Believe it or not, Dancing At The Blue Iguana is not just a film about naked girls spinning around poles and does actually carry quite a good story line. Don’t put it on thinking you’re going to get wall to wall naked girls, like in Showgirls, because you’ll be sorely mistaken. The two films may be based in the same setting but Dancing At The Blue Iguana is much more real, dramatic and a downright better film.
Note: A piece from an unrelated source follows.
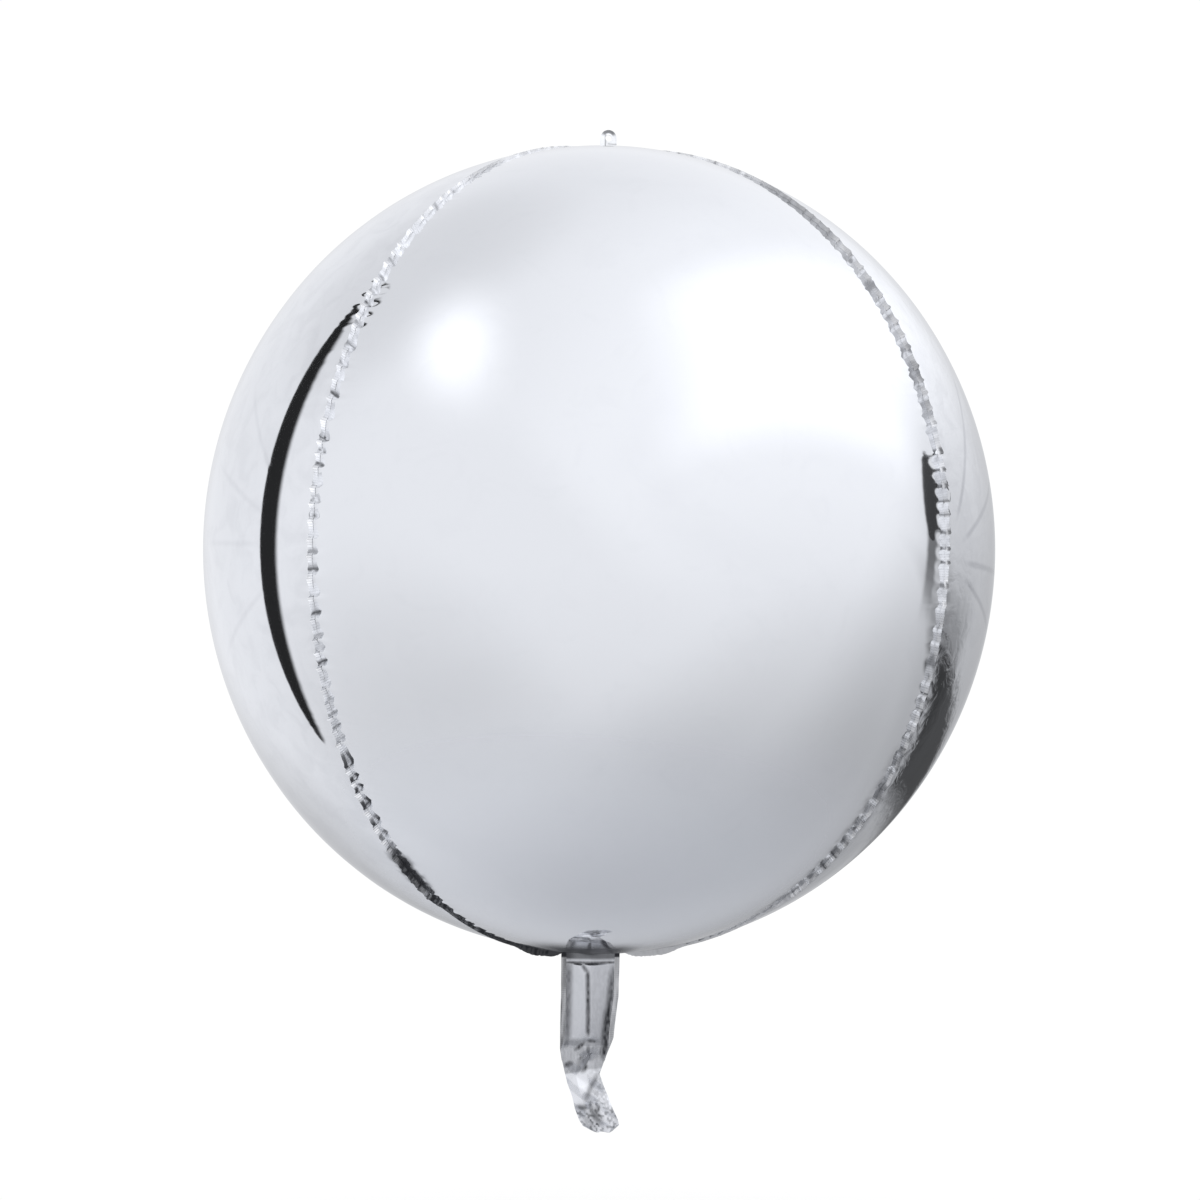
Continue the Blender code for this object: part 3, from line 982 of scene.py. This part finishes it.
@dataclass(frozen=True)
class Crease:
    """A fold line pressed into a flat film, from one place on it to another."""

    x0: float
    drop0: float
    x1: float
    drop1: float
    depth: float
    width: float
    # Painted shade along the fold, from 0 to 1.
    shade: float = 0.6

    def valley(self, x: Array, drop: Array) -> Array:
        """How far into the fold a place lies.

        Args:
            x: the place across the film.
            drop: its distance below the root.
        Returns:
            0 to 1: a bell curve across the line, eased off past its ends.
        """
        run = np.array([self.x1 - self.x0, self.drop1 - self.drop0])
        length = float(np.hypot(*run))
        run = run / length
        along = (x - self.x0) * run[0] + (drop - self.drop0) * run[1]
        off = np.abs((x - self.x0) * run[1] - (drop - self.drop0) * run[0])
        ease = min(2 * self.width, 0.5 * length)
        return bell(off, self.width) * between(along, -ease, ease, length - ease, length + ease)


@dataclass
class Tail:
    """The flat inflation neck and the crumpled end below its crease, in two films welded at the margins."""

    root: float
    crease: float
    finishes: dict[str, Material]
    outline: tuple = (
        (-0.0030, -0.0150, 0.0155),
        (0.0250, -0.0146, 0.0153),
        (0.0336, -0.0147, 0.0143),
        (0.0460, -0.0146, 0.0132),
        (0.0521, -0.0144, 0.0110),
        (0.0583, -0.0134, 0.0085),
        (0.0645, -0.0119, 0.0064),
        (0.0707, -0.0102, 0.0086),
        (0.0769, -0.0078, 0.0113),
        (0.0831, -0.0063, 0.0138),
        (0.0893, -0.0039, 0.0168),
        (0.0923, -0.0018, 0.0176),
        (0.0954, 0.0040, 0.0142),
    )
    margin: float = 0.0026
    margin_end: float = 0.0002
    margin_run: float = 0.008
    margin_wave: float = 0.00022
    margin_wave_pitch: float = 0.0125
    margin_film: float = 0.00010
    film: float = 0.00022
    clearance: float = 0.00008
    puff: float = 0.0034
    first_drop: float = -0.0022
    join: float = 0.0500
    rows_per_mm: float = 2.6
    columns: int = 96
    pleat_depth: float = 0.0022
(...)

It follows the personal lives of five exotic dancers and Eddie, the manager of a strip club in suburban California known as the Blue Iguana. The basis of the characters of the dancers is about as cliché as you can imagine; Stormy (Sheila Kelley) is an attractive, thick-skinned cynic who is starting to realise her days as a dancer may be numbered. Jo (Jennifer Tilly) likes to think of herself as the Blue Iguana’s star attraction, but has just discovered she’s pregnant. Angel (Daryl Hannah) is sweet and naive and tries to deal with her fear of being unloved by adopting a child. Jasmine (Sandra Oh) is an aspiring poet and is trying not to get settled into a career as a stripper, while being encouraged in her writing by coffeehouse owner Dennis (Chris Hogan), who features spoken word performers. And Jesse (Charlotte Ayanna), the youngest of the performers, is lacking in self-belief and has a desperate need for approval which manifests in her desire to please the customers.
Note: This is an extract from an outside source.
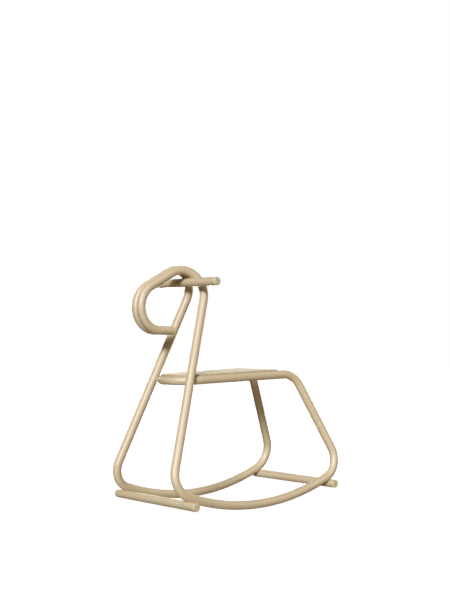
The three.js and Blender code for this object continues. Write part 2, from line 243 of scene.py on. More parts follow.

This film was director, Michael Radford’s first American feature and, rather surprisingly based on the quality of the dialogue, the script and the characters in the film grew out of an improvisational workshop that Radford conducted with his lead actors. They were each asked to research their characters and come up with a storyline for them. Remarkably, the improvised acting in the film sounds polished and believable, giving the film a raw, almost edgy quality. The actors, for the most part, create interesting and sympathetic characters despite them falling into predictable stereotypes. The girls that work at The Blue Iguana are strippers, but they’re people, too and just like the rest of us, they seek true love, but are often left disappointed, and they have hopes and ambitions, which they often do not follow through.
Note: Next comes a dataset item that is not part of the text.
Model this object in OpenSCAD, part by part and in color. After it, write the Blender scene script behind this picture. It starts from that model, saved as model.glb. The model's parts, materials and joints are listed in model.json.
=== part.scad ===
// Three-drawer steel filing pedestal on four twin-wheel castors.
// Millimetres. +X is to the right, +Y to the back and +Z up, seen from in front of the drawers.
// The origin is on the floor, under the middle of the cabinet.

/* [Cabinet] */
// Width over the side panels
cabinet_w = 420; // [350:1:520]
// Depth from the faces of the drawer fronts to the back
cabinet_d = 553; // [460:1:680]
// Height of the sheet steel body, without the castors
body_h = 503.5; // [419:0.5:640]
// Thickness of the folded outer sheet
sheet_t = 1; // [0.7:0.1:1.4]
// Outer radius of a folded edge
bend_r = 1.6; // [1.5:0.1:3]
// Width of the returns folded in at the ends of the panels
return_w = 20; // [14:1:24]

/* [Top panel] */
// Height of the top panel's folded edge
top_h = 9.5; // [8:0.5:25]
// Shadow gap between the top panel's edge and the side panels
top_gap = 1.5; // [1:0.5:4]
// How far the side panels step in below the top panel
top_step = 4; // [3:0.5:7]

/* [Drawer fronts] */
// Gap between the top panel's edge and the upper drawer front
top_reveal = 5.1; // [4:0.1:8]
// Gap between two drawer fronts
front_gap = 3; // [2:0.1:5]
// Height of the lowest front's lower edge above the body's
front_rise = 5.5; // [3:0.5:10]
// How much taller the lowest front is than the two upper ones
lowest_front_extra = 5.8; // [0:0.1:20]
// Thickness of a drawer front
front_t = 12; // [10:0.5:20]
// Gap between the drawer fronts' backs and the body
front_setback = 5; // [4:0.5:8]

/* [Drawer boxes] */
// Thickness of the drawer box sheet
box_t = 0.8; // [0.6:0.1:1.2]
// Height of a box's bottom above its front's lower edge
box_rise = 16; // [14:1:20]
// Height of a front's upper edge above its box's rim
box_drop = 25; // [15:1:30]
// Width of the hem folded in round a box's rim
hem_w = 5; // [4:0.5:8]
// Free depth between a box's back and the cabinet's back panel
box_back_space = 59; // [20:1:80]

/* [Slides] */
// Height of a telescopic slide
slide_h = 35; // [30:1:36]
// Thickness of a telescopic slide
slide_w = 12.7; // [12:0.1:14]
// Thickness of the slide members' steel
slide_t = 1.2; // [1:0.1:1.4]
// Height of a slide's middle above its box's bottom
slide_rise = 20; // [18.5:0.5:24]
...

As much as I love Showgirls, Dancing At The Blue Iguana completely outclasses it as a film. Showgirls relies too heavily on the wall to wall naked girls to try and keep your attention, even if it does have Jessie from Saved By The Bell in it, but Dancing At The Blue Iguana kind of makes you want to skip through those bits to get to the next part of the story. If you want to see a film that neatly ties up all its loose ends in the last twenty minutes, you’ll be left wanting with this but it did remind me of a lovely point I read in a Roger Ebert review of Sid and Nancy a while back that said “If a movie can illuminate the lives of other people who share this planet with us and show us not only how different they are but, how even so, they share the same dreams and hurts, then it deserves to be called great.” Based on this statement then, I would definitely say Dancing At The Blue Iguana is a great film.